Work to do: Verbatim output of all the material below is required.
========================================================================
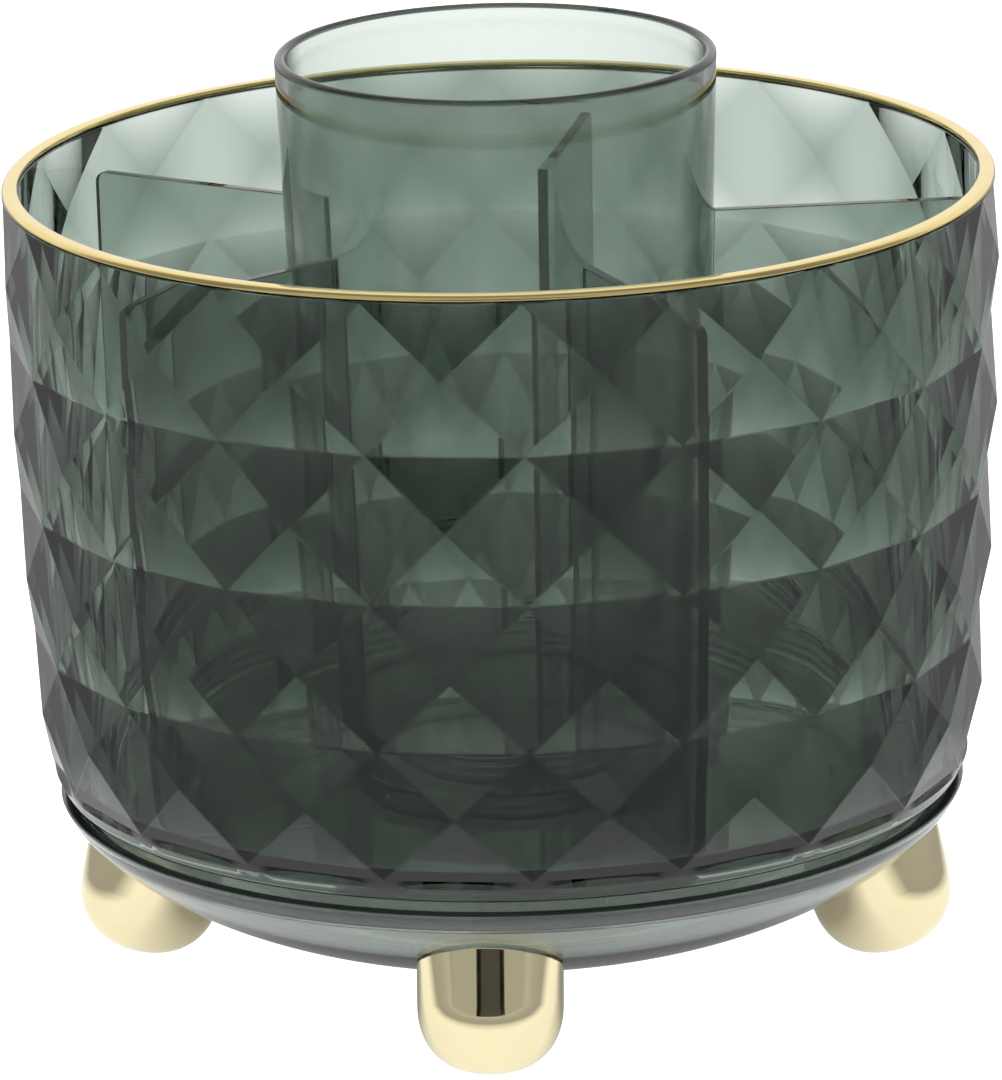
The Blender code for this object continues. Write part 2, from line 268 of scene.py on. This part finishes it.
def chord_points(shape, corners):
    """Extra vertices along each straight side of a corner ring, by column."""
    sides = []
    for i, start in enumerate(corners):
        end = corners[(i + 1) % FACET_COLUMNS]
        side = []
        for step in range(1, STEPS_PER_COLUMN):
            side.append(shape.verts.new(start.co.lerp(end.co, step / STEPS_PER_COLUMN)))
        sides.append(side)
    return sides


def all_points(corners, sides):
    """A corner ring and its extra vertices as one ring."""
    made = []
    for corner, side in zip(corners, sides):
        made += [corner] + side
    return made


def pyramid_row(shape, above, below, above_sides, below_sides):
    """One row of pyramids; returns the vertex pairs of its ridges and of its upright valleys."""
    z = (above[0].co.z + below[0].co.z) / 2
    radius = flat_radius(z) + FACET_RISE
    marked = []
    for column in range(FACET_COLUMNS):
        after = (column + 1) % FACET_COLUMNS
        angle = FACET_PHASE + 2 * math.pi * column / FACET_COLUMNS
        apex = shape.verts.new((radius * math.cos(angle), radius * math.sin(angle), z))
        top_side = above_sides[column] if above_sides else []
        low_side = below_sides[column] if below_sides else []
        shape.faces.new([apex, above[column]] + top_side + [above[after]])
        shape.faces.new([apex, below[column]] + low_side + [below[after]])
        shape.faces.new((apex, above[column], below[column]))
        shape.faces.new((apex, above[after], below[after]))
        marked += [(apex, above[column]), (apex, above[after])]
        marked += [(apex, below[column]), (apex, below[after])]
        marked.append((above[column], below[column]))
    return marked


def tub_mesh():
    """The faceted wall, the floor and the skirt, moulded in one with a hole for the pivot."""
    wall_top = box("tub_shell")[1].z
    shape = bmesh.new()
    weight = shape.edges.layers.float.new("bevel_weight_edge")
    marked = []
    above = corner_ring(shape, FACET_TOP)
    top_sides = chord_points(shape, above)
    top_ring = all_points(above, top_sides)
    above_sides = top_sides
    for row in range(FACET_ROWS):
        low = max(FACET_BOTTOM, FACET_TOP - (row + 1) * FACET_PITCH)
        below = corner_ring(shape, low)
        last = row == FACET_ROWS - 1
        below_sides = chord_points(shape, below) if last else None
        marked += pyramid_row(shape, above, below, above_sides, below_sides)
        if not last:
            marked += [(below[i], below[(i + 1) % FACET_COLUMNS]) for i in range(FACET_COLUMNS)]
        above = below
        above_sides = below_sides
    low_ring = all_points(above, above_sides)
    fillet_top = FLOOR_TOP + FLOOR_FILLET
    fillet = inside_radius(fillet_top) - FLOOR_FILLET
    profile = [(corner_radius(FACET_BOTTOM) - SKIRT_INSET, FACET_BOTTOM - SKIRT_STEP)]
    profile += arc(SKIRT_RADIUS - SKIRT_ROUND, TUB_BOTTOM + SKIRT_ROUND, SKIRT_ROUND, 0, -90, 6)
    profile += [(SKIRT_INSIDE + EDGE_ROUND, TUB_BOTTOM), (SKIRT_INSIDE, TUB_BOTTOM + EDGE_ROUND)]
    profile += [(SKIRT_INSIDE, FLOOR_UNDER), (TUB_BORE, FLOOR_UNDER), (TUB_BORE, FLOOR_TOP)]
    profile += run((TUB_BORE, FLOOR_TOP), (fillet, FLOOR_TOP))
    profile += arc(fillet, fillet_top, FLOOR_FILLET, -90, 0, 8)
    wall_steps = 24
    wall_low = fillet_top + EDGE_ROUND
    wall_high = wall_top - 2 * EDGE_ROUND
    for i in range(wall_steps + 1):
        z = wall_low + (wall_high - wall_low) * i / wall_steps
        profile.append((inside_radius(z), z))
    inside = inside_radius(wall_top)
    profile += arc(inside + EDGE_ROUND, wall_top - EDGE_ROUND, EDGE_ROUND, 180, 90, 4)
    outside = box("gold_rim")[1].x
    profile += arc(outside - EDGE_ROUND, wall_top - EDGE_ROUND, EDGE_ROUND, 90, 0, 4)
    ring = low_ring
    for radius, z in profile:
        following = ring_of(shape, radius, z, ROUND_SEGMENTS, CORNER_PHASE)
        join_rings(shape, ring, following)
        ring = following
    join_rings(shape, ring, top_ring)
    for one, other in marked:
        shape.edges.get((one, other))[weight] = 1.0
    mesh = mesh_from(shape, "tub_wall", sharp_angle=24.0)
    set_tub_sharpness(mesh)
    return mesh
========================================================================
Correct answer:
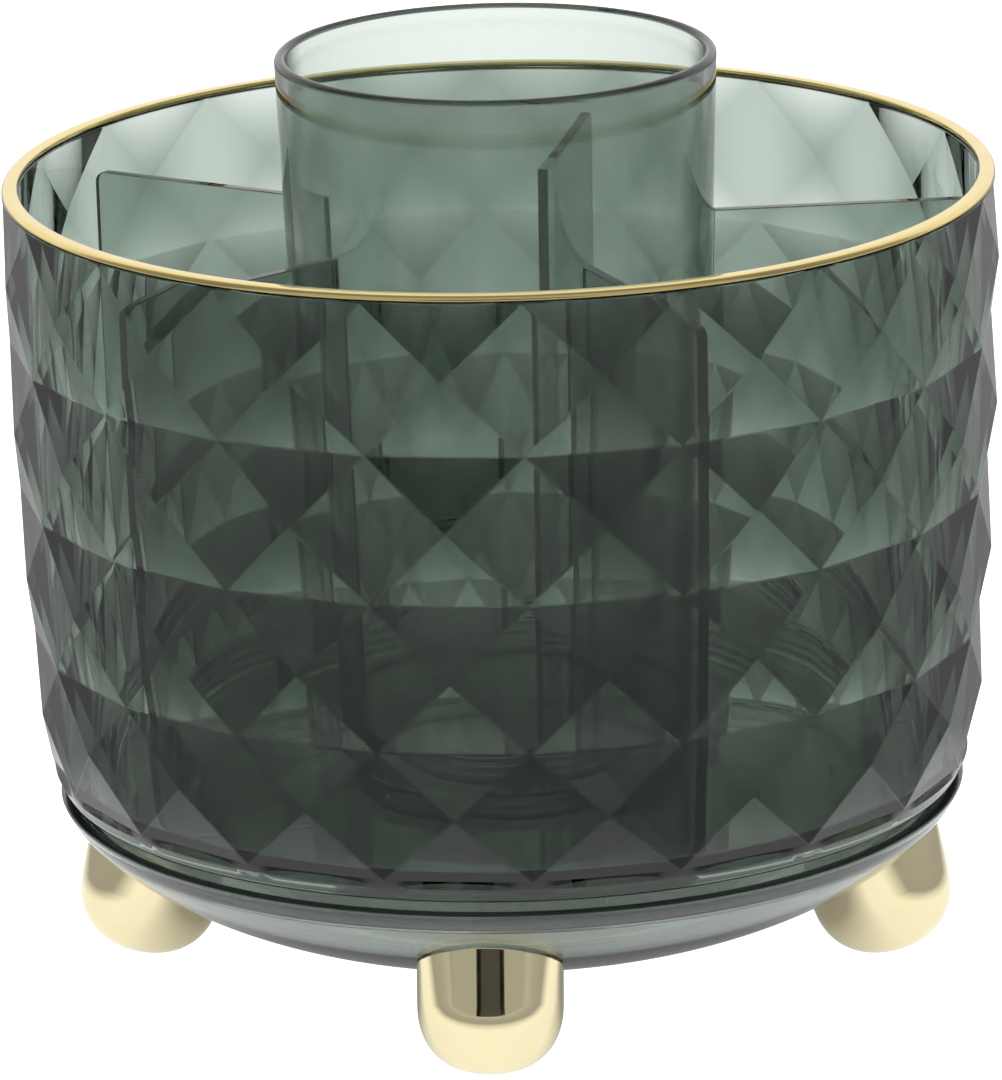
The Blender code for this object continues. Write part 2, from line 268 of scene.py on. This part finishes it.
def chord_points(shape, corners):
    """Extra vertices along each straight side of a corner ring, by column."""
    sides = []
    for i, start in enumerate(corners):
        end = corners[(i + 1) % FACET_COLUMNS]
        side = []
        for step in range(1, STEPS_PER_COLUMN):
            side.append(shape.verts.new(start.co.lerp(end.co, step / STEPS_PER_COLUMN)))
        sides.append(side)
    return sides


def all_points(corners, sides):
    """A corner ring and its extra vertices as one ring."""
    made = []
    for corner, side in zip(corners, sides):
        made += [corner] + side
    return made


def pyramid_row(shape, above, below, above_sides, below_sides):
    """One row of pyramids; returns the vertex pairs of its ridges and of its upright valleys."""
    z = (above[0].co.z + below[0].co.z) / 2
    radius = flat_radius(z) + FACET_RISE
    marked = []
    for column in range(FACET_COLUMNS):
        after = (column + 1) % FACET_COLUMNS
        angle = FACET_PHASE + 2 * math.pi * column / FACET_COLUMNS
        apex = shape.verts.new((radius * math.cos(angle), radius * math.sin(angle), z))
        top_side = above_sides[column] if above_sides else []
        low_side = below_sides[column] if below_sides else []
        shape.faces.new([apex, above[column]] + top_side + [above[after]])
        shape.faces.new([apex, below[column]] + low_side + [below[after]])
        shape.faces.new((apex, above[column], below[column]))
        shape.faces.new((apex, above[after], below[after]))
        marked += [(apex, above[column]), (apex, above[after])]
        marked += [(apex, below[column]), (apex, below[after])]
        marked.append((above[column], below[column]))
    return marked


def tub_mesh():
    """The faceted wall, the floor and the skirt, moulded in one with a hole for the pivot."""
    wall_top = box("tub_shell")[1].z
    shape = bmesh.new()
    weight = shape.edges.layers.float.new("bevel_weight_edge")
    marked = []
    above = corner_ring(shape, FACET_TOP)
    top_sides = chord_points(shape, above)
    top_ring = all_points(above, top_sides)
    above_sides = top_sides
    for row in range(FACET_ROWS):
        low = max(FACET_BOTTOM, FACET_TOP - (row + 1) * FACET_PITCH)
        below = corner_ring(shape, low)
        last = row == FACET_ROWS - 1
        below_sides = chord_points(shape, below) if last else None
        marked += pyramid_row(shape, above, below, above_sides, below_sides)
        if not last:
            marked += [(below[i], below[(i + 1) % FACET_COLUMNS]) for i in range(FACET_COLUMNS)]
        above = below
        above_sides = below_sides
    low_ring = all_points(above, above_sides)
    fillet_top = FLOOR_TOP + FLOOR_FILLET
    fillet = inside_radius(fillet_top) - FLOOR_FILLET
    profile = [(corner_radius(FACET_BOTTOM) - SKIRT_INSET, FACET_BOTTOM - SKIRT_STEP)]
    profile += arc(SKIRT_RADIUS - SKIRT_ROUND, TUB_BOTTOM + SKIRT_ROUND, SKIRT_ROUND, 0, -90, 6)
    profile += [(SKIRT_INSIDE + EDGE_ROUND, TUB_BOTTOM), (SKIRT_INSIDE, TUB_BOTTOM + EDGE_ROUND)]
    profile += [(SKIRT_INSIDE, FLOOR_UNDER), (TUB_BORE, FLOOR_UNDER), (TUB_BORE, FLOOR_TOP)]
    profile += run((TUB_BORE, FLOOR_TOP), (fillet, FLOOR_TOP))
    profile += arc(fillet, fillet_top, FLOOR_FILLET, -90, 0, 8)
    wall_steps = 24
    wall_low = fillet_top + EDGE_ROUND
    wall_high = wall_top - 2 * EDGE_ROUND
    for i in range(wall_steps + 1):
        z = wall_low + (wall_high - wall_low) * i / wall_steps
        profile.append((inside_radius(z), z))
    inside = inside_radius(wall_top)
    profile += arc(inside + EDGE_ROUND, wall_top - EDGE_ROUND, EDGE_ROUND, 180, 90, 4)
    outside = box("gold_rim")[1].x
    profile += arc(outside - EDGE_ROUND, wall_top - EDGE_ROUND, EDGE_ROUND, 90, 0, 4)
    ring = low_ring
    for radius, z in profile:
        following = ring_of(shape, radius, z, ROUND_SEGMENTS, CORNER_PHASE)
        join_rings(shape, ring, following)
        ring = following
    join_rings(shape, ring, top_ring)
    for one, other in marked:
        shape.edges.get((one, other))[weight] = 1.0
    mesh = mesh_from(shape, "tub_wall", sharp_angle=24.0)
    set_tub_sharpness(mesh)
    return mesh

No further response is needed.